Just returned from very nice trip up the Northway to Plattsburg to celebrate our grandaughter's birthday. The Adirondacks were beautiful, snow on the higher peaks, and still a lot of autumn color in the forests. Traffic was light, very few large trucks to contend with, and Smokey the Bear was inactive, so we just set the cruise control and breezed on north.
We stayed at a relatively new Microtel - our first experience with that chain. The room was quite small, with two queen size beds crammed in, surprisingly, the bathroom was larger than in most motels - go figure. anyhow, the room was clean and in good repair, a nice view from our window, and the front desk was manned (feminine) by competent , informative, and helpful people. They steered us to the nearest McSweeney's where I had a pair of my first ever "Michigan Hots" which were delicious. It's a spicy hamburger based sauce, a bit salty, dark brown, and served with chopped fresh onions and mustard. It's quite different from what we are used to here in the Hudson Valley, but the dog was of much better quality and a little larger than is usual around home. The french fries were awful - soggy and greasy. The service was excellent, rapid, pleasant, and full of info on other local eating places.
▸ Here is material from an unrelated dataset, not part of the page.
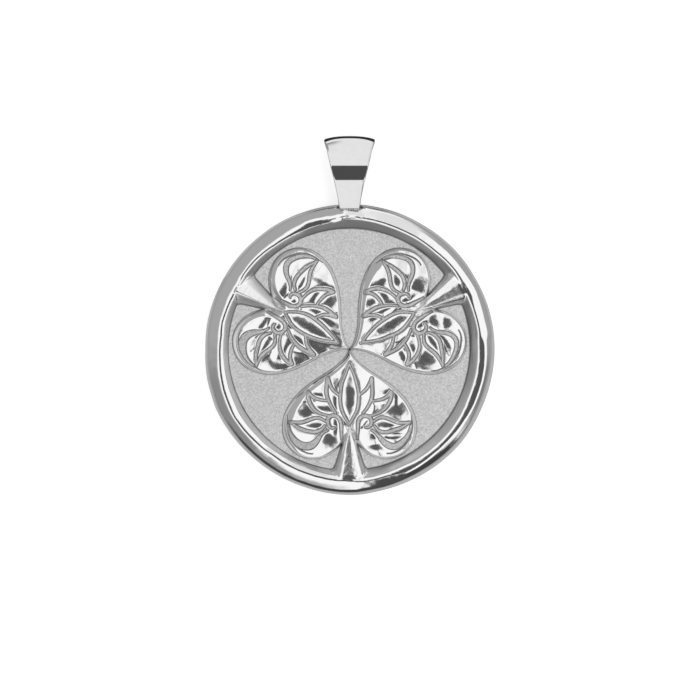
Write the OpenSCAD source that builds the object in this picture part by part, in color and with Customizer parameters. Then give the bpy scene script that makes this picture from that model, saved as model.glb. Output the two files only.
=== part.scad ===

For the birthday dinner we took Kelsey to Anthony's, a big sprawling place that has grown out of what appeared to be a rather small house at one time. As the "bistro" room was full - I checked it out and it was a very pleasant bar and cozy dining room - we were seated in one of the dining rooms where we were allowed to order off the bistro menu ( much the same as the main menu, but smaller portions and less expensive). The place is welcoming and the service is professionally good. There's a large well designed wine and beer list - by the glass and bottle- from which we selected an inexpensive fresh fruity Italian Pinot Grigio that went well with everyones meals. We had stuffed chicken breast, duck leg and thigh, and sea scallops, all of which were excellent. We shared one dessert, which came with a candle (thankfully, no chorus of singing waiters and busboys) and was a beautiful something made up of three kinds of chocolatet goodies. An excellent meal in very nice surroundings - I'd go back any time.
We had a late breakfast Sunday morning at a place in a kind of run-down neighborhood called Quiche and Crepe. This turned out to be a mom-and-pop operation - a small dining room seating maybe up to twenty people, and an open kitchen from which the chef/owner freely joined into the conversation. Mom, our greeter and waitress, was a tiny French woman with that high pitched lilting voice that seems so common among such women, and she is an excellent front-of-the-room person. We had bowls of fresh fruit, huge wonderful omelettes, croisants, and big mugs of strong almost bitter, but very good coffee. You order your omelette as you like from a list of ham, bacon, cheese, an a dozen vegetables - I had ham, onions, and green pepper (I explained to the chef that that was a "Western omelette" , to which he said, "Well, you never had any like this in a diner", and he was right). The omeletes were tender, ever so lightly browned, and generously stuffed with fillings.
The croissants were not those little crescents we usually see, but big round puffy confections of flaky pastry filled with almond paste and topped with sugar and chopped almonds - excellent - worth a 228 mile detour!
All in all, a wonderful weekend visit with our granddaughter and some unexpected fine food in a small city on the Canadian border.